The judges explained that, in keeping with its opinion in Grove City, Title IX's anti-discrimination prohibitions are triggered when students make use of federal tuition grants.

"Whatever the views of the individual judges on this panel may be, the result reached in Grove City and the reasoning employed by the Court there resolve the present appeal," the appeals-court judges said.

Earlier this month, the Reagan Administration decided not to appeal the Richmond case, in which the U.S. District Court for the Eastern District of Virginia said that the Education Department (ed) could not require the component programs and departments of educational institutions to comply with Title IX unless those programs receive federal aid directly. (See Education Week, Sept. 15, 1982.)

In deciding not to appeal the Richmond decision, the Administration turned away from anti-sex-discrimination policies pursued under several previous Administrations.

The decision also raised questions as to how the federal government will argue Title IX cases in the future. At least one of those lawsuits, Grove City College v. Bell, appears to be headed for resolution before the U.S. Supreme Court.
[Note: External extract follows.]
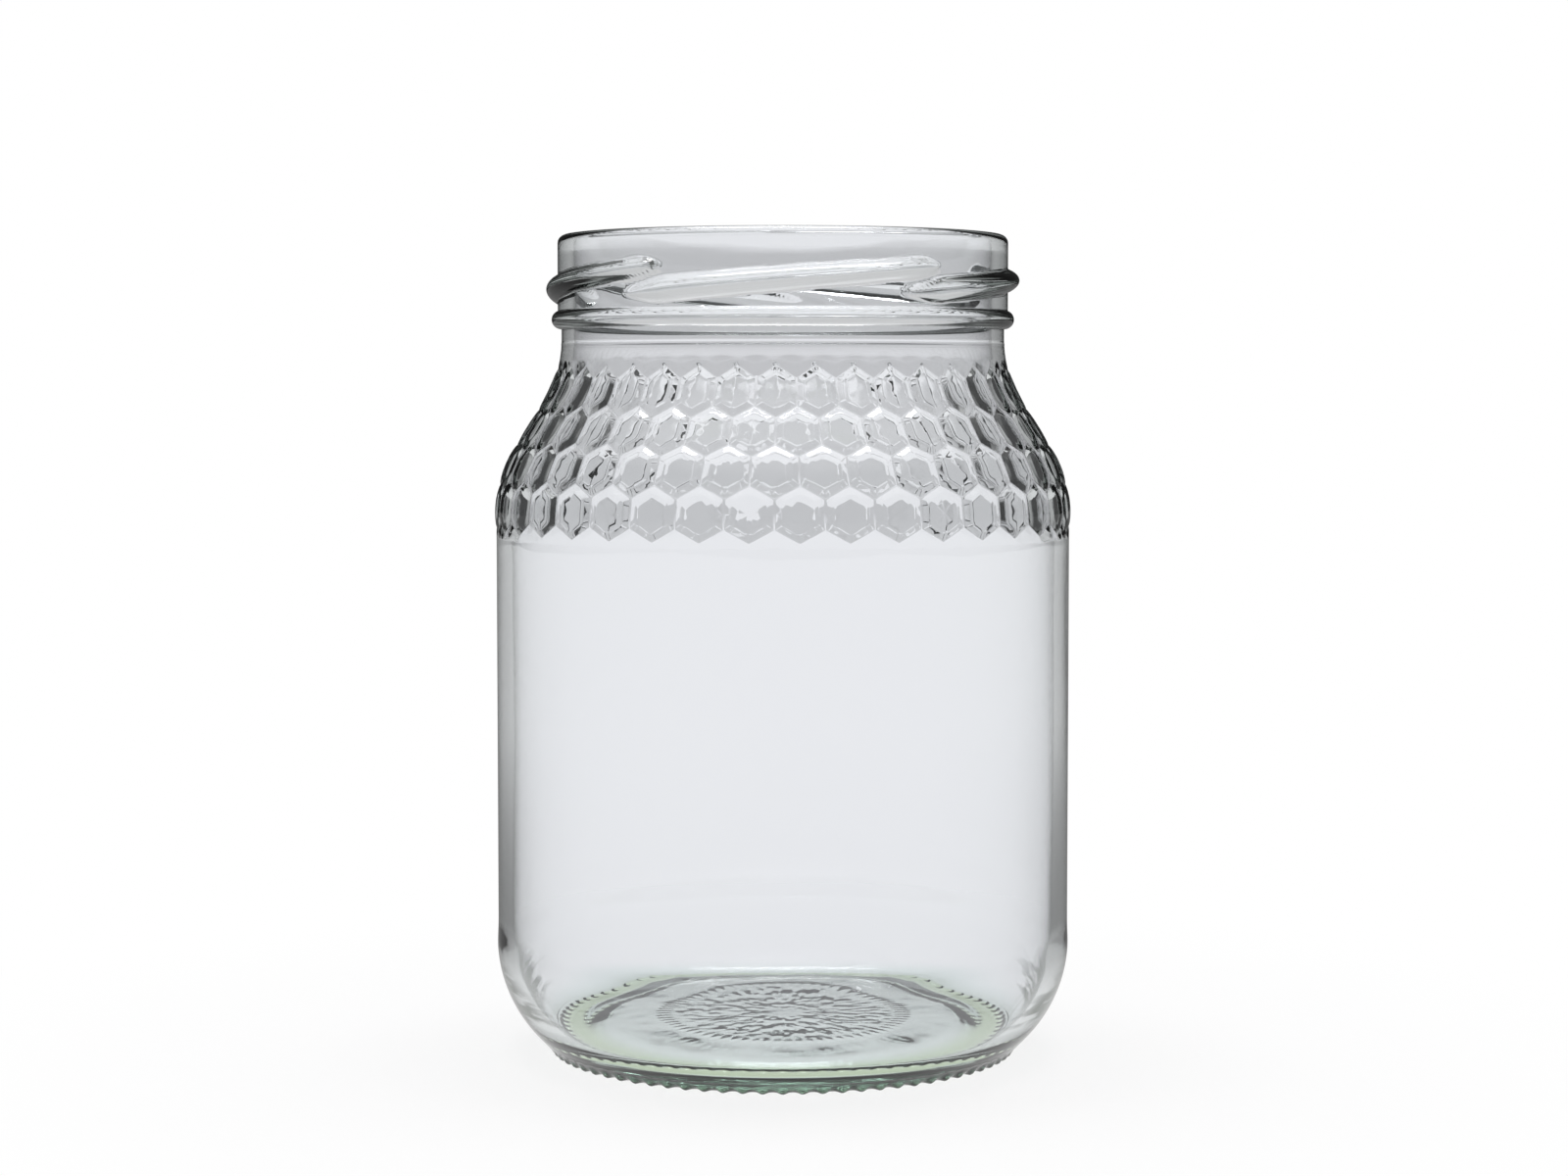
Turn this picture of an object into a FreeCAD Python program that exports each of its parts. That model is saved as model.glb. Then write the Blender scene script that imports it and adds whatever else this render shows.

The divergent opinions on Title IX mean that the law now is being interpreted and enforced differently in different parts of the country. The Third Circuit Court's interpretation of Title IX, as outlined in the Temple and Grove City cases, applies in Pennsylvania, New Jersey, and Delaware. The federal district court's ruling in Richmond is binding in the eastern half of Virginia.

The Justice Department, which represents the government in all lawsuits testing the scope of federal laws, argued in the Richmond case that Title IX applies to the university's athletic department, because the university, on the whole, benefits from a substantial amount of federal aid, including the federal tuition grants received by its students.

Similar Arguments

Attorneys for the eight female undergraduates who sued Temple University offered arguments in their lawsuit similar to those offered by the Justice Department in the Richmond case.

The Temple lawsuit, like Richmond, also involved allegations of discrimination in the university's athletic department.

Despite the similarities between the two cases, the Third Circuit's conclusions in the Temple case were diametrically opposed to those reached by U.S. District Judge D. Dortch Warriner in his decision in Richmond.

Attorneys for Grove City College said earlier this month that they are preparing to appeal their case to the Supreme Court. Attorneys for Temple University, meanwhile, said early last week that they were still reviewing the Third Circuit's decision in their case.